Our initial project day, yesterday, had brought us together from our respective countries and languages: German, English and Danish, with Line the only one speaking all three, and was an excited throwing together of all the ideas that had brought us to this place. Line had already prepared the themes discussed in the lead-up to this week, written on multiple yellow Post-it notes, giving us a strong framework to start from and another exhibit on our work table for the punters to muse over.

It’s a first for me to be carrying out this usually most private of processes, creating a new piece, in front of a random audience of museum visitors.
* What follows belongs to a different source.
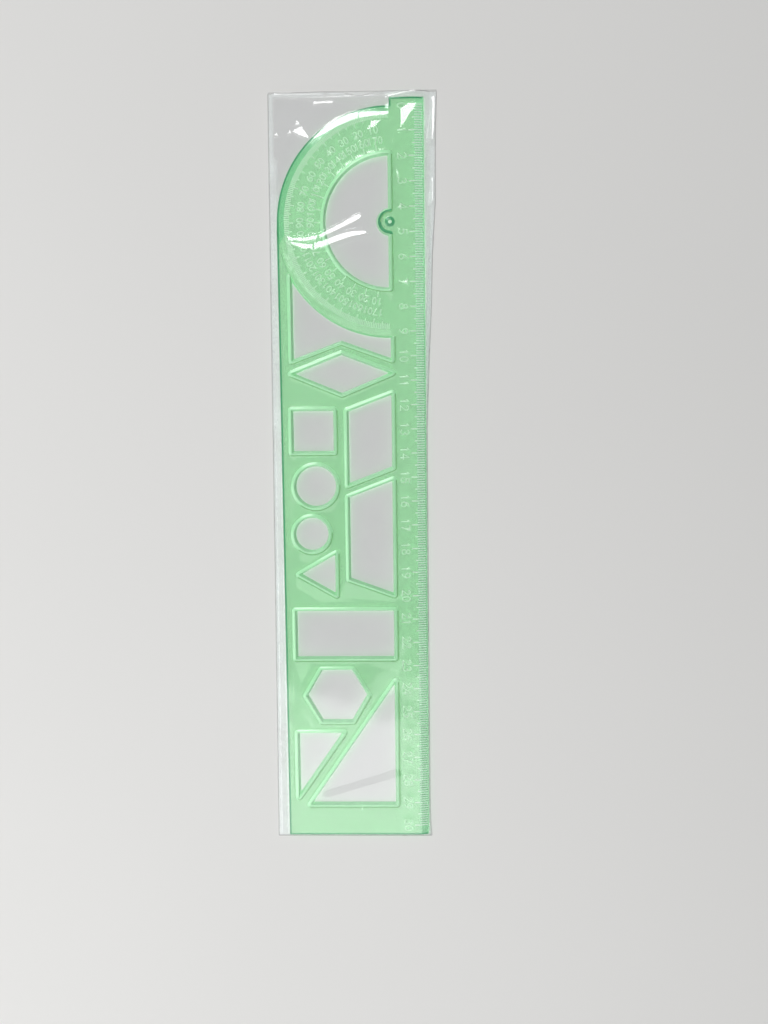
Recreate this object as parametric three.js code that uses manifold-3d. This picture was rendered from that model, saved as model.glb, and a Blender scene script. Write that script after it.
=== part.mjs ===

They seem intrigued and in some cases, fascinated. One elderly lady stayed with us all day, even helping to clear up rose petals and camera equipment afterwards. Split has its first groupie. Underneath all these surface activities I sense the emotional state of the women we are writing about. Trauma is so often buried beneath conscious recognition safely out of reach and I am dimly aware that somewhere inside me an empathetic pool of grief, shame, rage and shock is mixing uneasily with sensuality, motherhood, tenderness and ecstasy. These states will appear somewhere in our piece through combinations of sound, text and visual images, and will doubtless drive the overall architecture. Woman, in all her colours, is at the heart of this work.